NPP presidential candidate, Nana Akufo-Addo, has revamped his national campaign team in the stepped up effort to win the December 28 run-off poll between his party and NDC candidate, John Evans Atta Mills.
The NPP leader has posted two of his closest and most trusted lieutenants to the party's major strongholds, Ashanti and Eastern Regions.
Sources in the hierarchy of the NPP have told The Statesman Alan Kwadwo Kyerematen, a former presidential aspirant, now heads the Ashanti Region campaign team, while Yaw Osafo-Maafo, another aspirant, heads the Eastern Region team.
The two have been deployed to set up camp in the two regions to galvanise support and get the electorate to come out and vote.
An estimated one million voters on the voters" register in these two strong NPP regions did not vote, checks by the party have revealed.
The party estimates at least 500,000 of their voters were complacent, bought into the 'One touch victory’ talk and didn’t bother to vote.

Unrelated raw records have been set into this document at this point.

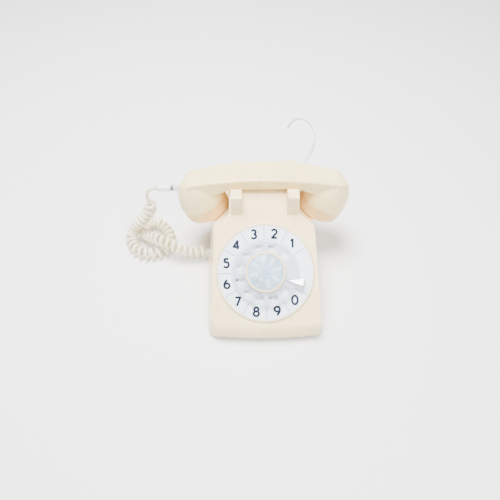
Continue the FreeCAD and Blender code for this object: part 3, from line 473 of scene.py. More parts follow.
def metal_group():
    """Sheet or turned metal: drawn grain and dull patches."""
    tree, given, put = new_group("Worked metal", {
        "Color": (0.6, 0.6, 0.6, 1), "Dull Color": (0.4, 0.38, 0.33, 1), "Dulling": 0.4, "Roughness": 0.3,
        "Grain": 0.2}, ("Color", "Roughness", "Height"))
    place = object_vector(tree, (-6, -2))
    drawn = object_vector(tree, (-6, -4), scale=(0.05, 1.0, 1.0))
    grain = noise(tree, (-4, -3), drawn, scale=1400, detail=3)
    dull = noise(tree, (-4, 0), place, scale=70, detail=5, roughness=0.6)
    dull = ramp(tree, (-3, 0), dull, low=0.42, high=0.72)
    dull = math_node(tree, "MULTIPLY", (-2, 0), dull, given["Dulling"])
    rough = math_node(tree, "MULTIPLY_ADD", (0, 0), dull, 0.3, given["Roughness"])
    feed_all(tree, put, {
        "Color": mix_colour(tree, (0, 1), dull, given["Color"], given["Dull Color"]),
        "Roughness": math_node(
            tree, "ADD", (2, 0), rough, math_node(tree, "MULTIPLY", (1, -1), grain, 0.1), clamp=True),
        "Height": math_node(tree, "MULTIPLY", (2, -2), grain, given["Grain"])})
    return tree


# ---- Materials ----------------------------------------------------------------------
def new_material(name):
    """An empty Principled material: (material, tree, shader)."""
    material = bpy.data.materials.new(name)
    material.use_nodes = True
    return opened(material)


def opened(material):
    """A material with its node tree and its shader."""
    return material, material.node_tree, material.node_tree.nodes["Principled BSDF"]


def place_group(tree, name, maker, place, values):
    """A node of a shared group, which is built the first time it is asked for."""
    shared = bpy.data.node_groups.get(name) or maker()
    return add_node(tree, "ShaderNodeGroup", place, values, node_tree=shared).outputs


def bump(tree, shader, height, strength, distance):
    """Feed a height into the shader's normal."""
    node = add_node(tree, "ShaderNodeBump", (2, -3), {
        "Height": height, "Strength": strength, "Distance": distance})
    feed(tree, shader.inputs["Normal"], node.outputs["Normal"])


def plastic(name, base, aged, roughness=0.24, ageing=0.6, peel=0.35, scratches=0.5, grime=0.25, reach=0.02,
            coat=0.0, shine=0.5, bump_depth=0.00012):
    """Glossy or satin moulded plastic with ageing, scratches and a little grime."""
    material, tree, shader = new_material(name)
    surface = place_group(tree, "Moulded plastic", moulding_group, (-3, 0), {
        "Color": base, "Aged Color": aged, "Ageing": ageing, "Roughness": roughness, "Peel": peel,
        "Scratches": scratches})
    soil = place_group(tree, "Soiling", soiling_group, (-1, 1), {
        "Color": surface["Color"], "Amount": grime, "Reach": reach})
    feed_all(tree, shader, {
        "Base Color": soil["Color"], "Roughness": surface["Roughness"], "Coat Weight": coat,
        "Specular IOR Level": shine})
    bump(tree, shader, surface["Height"], strength=0.35, distance=bump_depth)
    return material


def metal(name, base, dull, roughness=0.28, dulling=0.5, grain=0.3):
    """Plated, turned or drawn metal."""
    material, tree, shader = new_material(name)
    surface = place_group(tree, "Worked metal", metal_group, (-2, 0), {
        "Color": base, "Dull Color": dull, "Dulling": dulling, "Roughness": roughness, "Grain": grain})
    feed_all(tree, shader, {
        "Base Color": surface["Color"], "Roughness": surface["Roughness"], "Metallic": 1.0})
    bump(tree, shader, surface["Height"], strength=0.25, distance=0.00008)
    return material


def spot(tree, row, centre, radius, softness, strength):
    """A soft round mask about a point of the object, in metres."""
    distance = add_node(tree, "ShaderNodeVectorMath", (-3, row), {
        0: object_point(tree, (-4, row)), 1: centre}, operation="DISTANCE")
    mask = ramp(tree, (-2, row), distance.outputs["Value"], low=radius + softness, high=radius)
    return math_node(tree, "MULTIPLY", (0, row), mask, strength)


def handset_material(colours):
    """The handset's plastic, with a faint smudge on the grip and a small brown fleck on one ear."""
    material, tree, shader = opened(plastic(
        "Ivory handset", colours.handset, colours.handset_aged, roughness=0.27, ageing=0.7))
    before = shader.inputs["Base Color"].links[0].from_socket
    smudge = spot(tree, 3, GRIP_SMUDGE, radius=0.0012, softness=0.0035, strength=0.28)
    fleck = spot(tree, 4, EAR_FLECK, radius=0.0006, softness=0.0009, strength=0.7)
    marked = mix_colour(tree, (1, 3), smudge, before, (0.30, 0.27, 0.22))
    feed(tree, shader.inputs["Base Color"], mix_colour(tree, (1, 4), fleck, marked, (0.25, 0.11, 0.03)))
    return material


def clear(name, tint, alpha, roughness=0.06):
    """Clear moulding: mostly see-through, with a tinted body and a glossy face."""
    material, tree, shader = opened(plastic(
        name, tint, tint, roughness=roughness, ageing=0.2, peel=0.1, scratches=0.6, grime=0.02, coat=0.6,
        bump_depth=0.00004))
    edge = add_node(tree, "ShaderNodeLayerWeight", (-3, -4), {"Blend": 0.35})
    weight = math_node(tree, "MULTIPLY_ADD", (-1, -4), edge.outputs["Facing"], 0.55, alpha)
    feed(tree, shader.inputs["Alpha"], math_node(tree, "MINIMUM", (0, -4), weight, 1.0))
    return material


def card_material(colours):
    """The dial card: mottled blue-grey paper."""
    material, tree, shader = new_material("Card paper")
    place = object_vector(tree, (-6, 0))
    cloud = ramp(tree, (-3, 0), noise(tree, (-4, 0), place, scale=70, detail=4), low=0.35, high=0.7)
    fibre = noise(tree, (-4, -2), place, scale=1500, detail=3)
    feed_all(tree, shader, {
        "Base Color": mix_colour(tree, (-1, 0), cloud, colours.card, (0.40, 0.56, 0.70)),
        "Roughness": ramp(tree, (-1, -2), fibre, low=-1.2, high=1.6)})
    bump(tree, shader, fibre, strength=0.3, distance=0.00005)
    return material


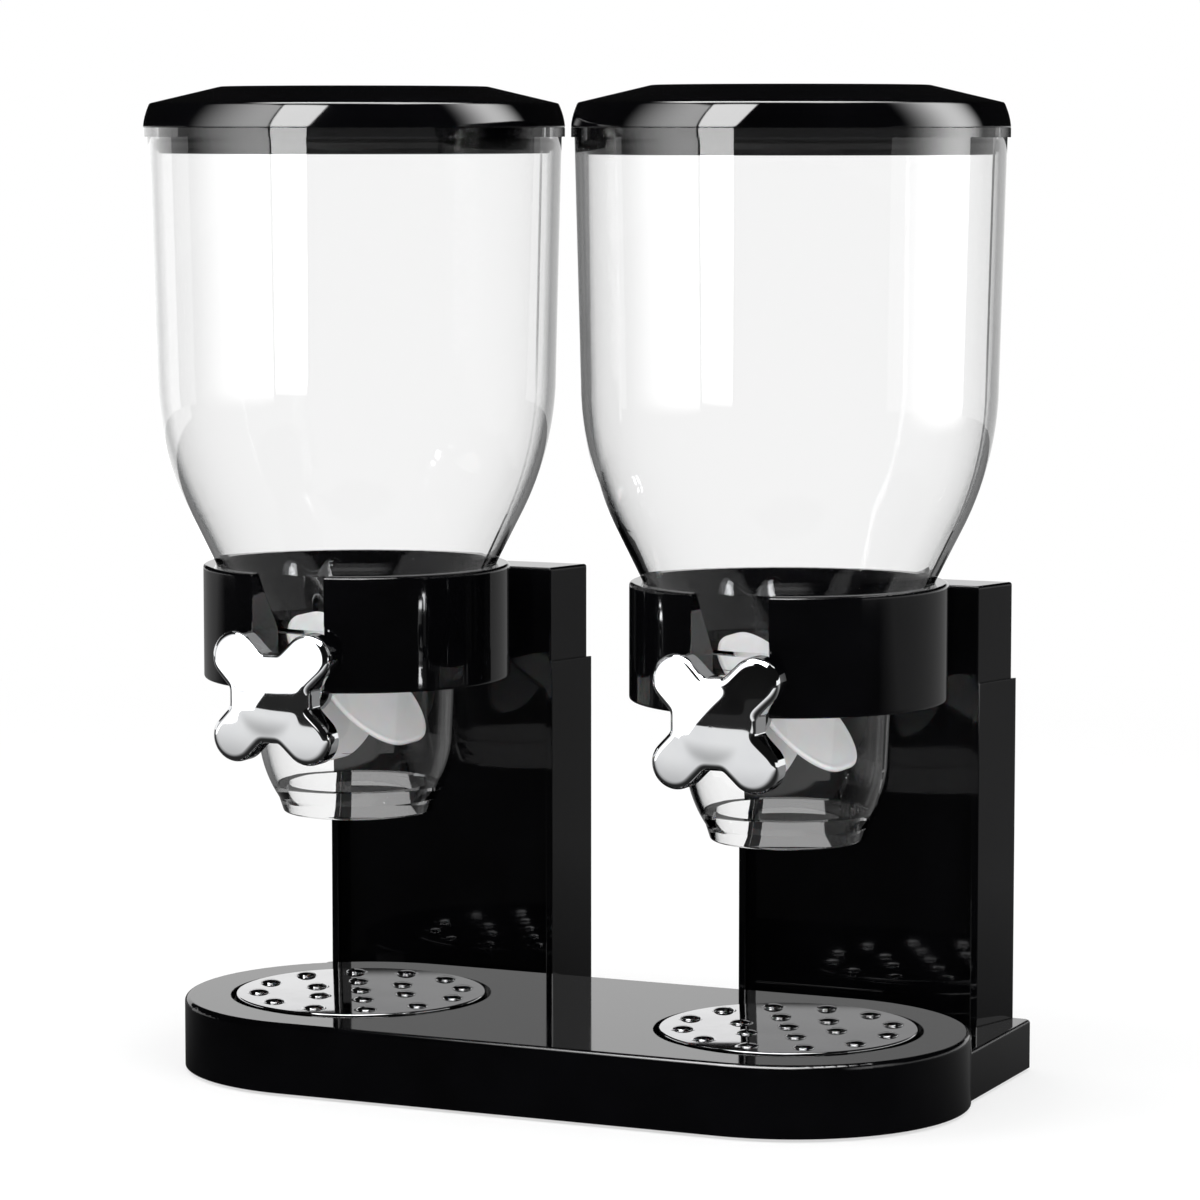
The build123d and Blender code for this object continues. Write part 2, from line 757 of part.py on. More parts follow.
def lid_seal() -> Part:
    """Soft ring in the plug's groove, just short of the hopper's wall."""
    foot = hopper_top_z - plug_depth + seal_above_plug_foot
    inner = plug_radius() - seal_groove_depth
    outer = hopper_top_radius - hopper_wall - seal_gap
    top = foot + seal_height
    face = polygon(
        (inner, foot),
        (outer - seal_edge_break, foot),
        (outer, foot + seal_edge_break),
        (outer, top - seal_edge_break),
        (outer - seal_edge_break, top),
        (inner, top),
    )
    return turned(face)


def save(name: str, shape) -> None:
    """Move a piece, or a group of pieces, to the shared frame and write it out."""
    pieces = shape if isinstance(shape, list) else [shape]
    placed = [Pos(0, -footprint_centre_y, 0) * piece for piece in pieces]
    export_step(placed[0] if len(placed) == 1 else Compound(children=placed), f"parts/{name}.step")


def main() -> None:
    """Build every piece and write one file for each."""
    os.makedirs("parts", exist_ok=True)
    save("base_shell", base_shell())
    save("base_plate", base_plate())
    save("rubber_feet", rubber_feet())
    save("base_screws", base_screws())
    unit_pieces = {
        "column": column(),
        "column_panel": column_panel(),
        "column_screws": column_screws(),
        "collar_bracket": bracket(),
        "bracket_screws": bracket_screws(),
        "tray_dish": dish(),
        "hopper": hopper(),
        "chute": chute(),
        "front_bush": front_bush(),
        "rear_bush": rear_bush(),
        "drive_shaft": drive_shaft(),
        "paddle_wheel": paddle_wheel(),
        "knob": knob(),
        "lid_cover": lid_cover(),
        "lid_plug": lid_plug(),
        "lid_seal": lid_seal(),
    }
    for side, sign in side_of.items():
        move = Pos(sign * unit_spacing / 2, 0, 0)
        for name, shape in unit_pieces.items():
            moved = [move * piece for piece in shape] if isinstance(shape, list) else move * shape
            save(f"{side}_{name}", moved)


main()
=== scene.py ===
"""Studio scene of a double dry-food dispenser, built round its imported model.

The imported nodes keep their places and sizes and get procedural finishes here. The paddle wheels, knobs, lids,
serving dishes, screws and feet are made again as finer meshes of the same size. Lengths are metres, and sizes
given in millimetres carry the factor MM.
"""

from __future__ import annotations

import json
import logging
import math
from dataclasses import dataclass, field
from enum import Enum
from typing import Iterable, Sequence

import bmesh
import bpy
from mathutils import Matrix, Vector

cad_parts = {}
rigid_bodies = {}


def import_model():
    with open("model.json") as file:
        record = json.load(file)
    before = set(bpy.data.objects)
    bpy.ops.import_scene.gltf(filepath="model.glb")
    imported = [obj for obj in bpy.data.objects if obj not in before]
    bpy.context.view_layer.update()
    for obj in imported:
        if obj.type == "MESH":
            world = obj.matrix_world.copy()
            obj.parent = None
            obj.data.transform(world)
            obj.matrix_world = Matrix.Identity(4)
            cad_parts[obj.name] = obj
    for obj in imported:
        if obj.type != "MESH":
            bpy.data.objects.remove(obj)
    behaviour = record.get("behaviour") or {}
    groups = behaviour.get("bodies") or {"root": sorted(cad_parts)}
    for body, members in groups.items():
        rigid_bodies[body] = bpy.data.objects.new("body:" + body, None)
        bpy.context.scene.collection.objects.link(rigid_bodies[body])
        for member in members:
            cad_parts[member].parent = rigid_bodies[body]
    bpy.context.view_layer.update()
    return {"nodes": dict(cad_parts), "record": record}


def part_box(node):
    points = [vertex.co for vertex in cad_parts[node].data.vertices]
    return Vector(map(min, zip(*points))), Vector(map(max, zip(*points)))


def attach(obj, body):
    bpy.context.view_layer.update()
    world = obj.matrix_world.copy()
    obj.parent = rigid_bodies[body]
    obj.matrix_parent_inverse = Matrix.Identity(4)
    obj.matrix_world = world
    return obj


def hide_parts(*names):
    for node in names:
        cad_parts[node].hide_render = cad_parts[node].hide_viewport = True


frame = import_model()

LOG = logging.getLogger("dispenser")
MM = 0.001
MERGE_DISTANCE = 1e-7
WELD_DISTANCE = 1e-6
WHITE = (1.0, 1.0, 1.0, 1.0)

Span = tuple[float, float]
Point = tuple[float, float, float]
Colour = tuple[float, float, float]
Profile = list[tuple[float, float]]
Work = bmesh.types.BMesh
Thing = bpy.types.Object
Node = bpy.types.Node
Socket = bpy.types.NodeSocket


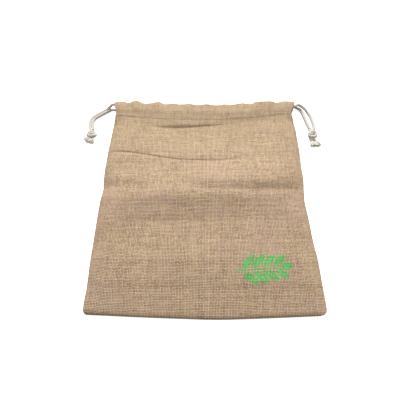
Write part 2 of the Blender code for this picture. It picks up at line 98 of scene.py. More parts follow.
# Stations across the bag for the tables of folds
STATIONS = (-150.0, -95.0, -40.0, 15.0, 80.0, 150.0)
OUTLINE = (  # (up, half-width on the left, half-width on the right)
    (-2.0, 151.3, 151.6), (18.0, 151.3, 151.6), (40.0, 150.4, 151.0),
    (75.0, 151.0, 150.2), (110.0, 150.5, 147.2), (135.0, 150.2, 146.3),
    (158.0, 149.7, 144.6), (172.0, 148.9, 143.6), (187.0, 146.9, 144.9),
    (209.0, 148.5, 146.8), (225.0, 148.5, 146.1), (256.0, 148.4, 147.5),
    (290.0, 146.5, 147.2), (306.0, 145.8, 146.7), (320.0, 143.0, 143.8),
    (331.0, 141.6, 141.4), (338.0, 143.0, 143.2), (346.0, 146.2, 146.8),
    (352.0, 146.8, 148.8), (358.0, 142.5, 145.2),
)
FOLDS = (  # (name, up at each station, height at each station)
    ("foot", (29, 29, 29, 29, 29, 29), (9.2, 9.6, 9.8, 9.8, 9.6, 9.0)),
    ("belly", (82, 82, 84, 84, 82, 82), (12.4, 13.2, 14.2, 14.6, 13.6, 12.8)),
    ("hollow", (118, 120, 124, 126, 128, 124), (14.2, 14.0, 14.2, 14.8, 14.7, 14.4)),
    ("slope", (142, 146, 150, 150, 152, 150), (16.4, 17.4, 18.7, 18.9, 17.2, 15.0)),
    ("near_ridge", (164, 168, 173, 172, 173, 172), (17.2, 20.0, 23.2, 22.9, 19.9, 14.2)),
    ("valley", (187, 186, 185, 178.5, 180, 183.5), (15.0, 18.6, 22.1, 22.5, 19.5, 13.0)),
    ("valley_edge", (191, 190, 189, 182.5, 184, 187.5), (15.2, 18.7, 21.5, 23.1, 20.9, 13.9)),
    ("far_ridge_foot", (202, 198, 196, 191.5, 194, 205.5), (16.2, 18.9, 20.3, 23.9, 22.9, 16.4)),
    ("far_ridge", (226, 225, 222, 222, 228, 230), (15.8, 15.9, 16.8, 19.4, 19.2, 15.8)),
    ("long_crease_near", (248.5, 241.5, 231, 227.5, 236, 240), (15.7, 15.1, 15.9, 18.3, 17.8, 15.2)),
    ("long_crease", (254, 246.3, 236, 232.2, 240, 244), (14.9, 14.4, 15.1, 17.3, 17.3, 15.0)),
    ("long_crease_far", (256, 248.3, 238, 234, 243, 247), (15.7, 15.3, 15.9, 17.8, 17.0, 14.9)),
    ("yoke", (281, 279, 277, 277, 278, 281), (15.0, 14.4, 13.7, 14.4, 14.4, 14.4)),
    ("short_crease_near", (293, 294, 297, 299.5, 301, 300), (14.6, 14.1, 13.5, 14.0, 14.5, 14.2)),
    ("short_crease", (297.5, 299, 300.8, 303.6, 306, 305), (14.5, 14.1, 12.9, 13.9, 14.5, 14.1)),
    ("short_crease_far", (302, 303, 302.0, 304.8, 311, 310), (14.5, 14.2, 15.0, 14.5, 14.6, 14.0)),
)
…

Nana Akufo-Addo was just 60,000 short of the required number of votes to clinch a ‘one touch’ win over the seven other men who contested with him on December 7.
To make matters worse, the largest opposition party resorted to playing the ethnic card, especially in the Central and Volta regions, analysts say.
There have also been reports, especially from the Volta region, of multiple voting by NDC agents and some minors.
With both presidential and parliamentary results from 228 out of the 230 constituencies in the country declared, NPP candidate Nana Akufo-Addo yesterday handed the first of two electoral defeats to John Evans Atta Mills of the opposition National Democratic Congress.
Nana Akufo-Addo won 4,159,439 of valid votes cast, representing 49.13%, while John Evans Atta Mills won 4,056,634 representing 47.92%.
Neither candidate, however, obtained the required 50% plus one vote required to win the presidency, and will compete in a run-off poll on Sunday December 28, 2008, Electoral Commission Chairman Kwadwo Afari-Djan announced yesterday.
The other contestants, Convention People’s Party’s Paa Kwesi Nduom, People’s National Convention’s Edward Nasigrie Mahama, Democratic People’s Party’s Thomas Nuako Ward-Brew, Democratic Freedom Party’s Emmanuel Ansah Antwi, Reformed Patriotic Democrats’s Kwabena Agyei and Independent Candidate, Kwesi Amoafo-Yeboah, won a combined total of 2.95%.
Prof Mills had earlier been beaten thrice (first round and run-off in 2000, first round in 2004) by outgoing president J A Kufuor, and it is expected that Nana Akufo-Addo will repeat the dose.
Significantly, on both occasions that a presidential contest has been forced into a run off, the NPP candidate won the most votes. Then candidate J A Kufuor won 48.40% against J E A Mills’ 44.64% in the first round of the 2000 elections.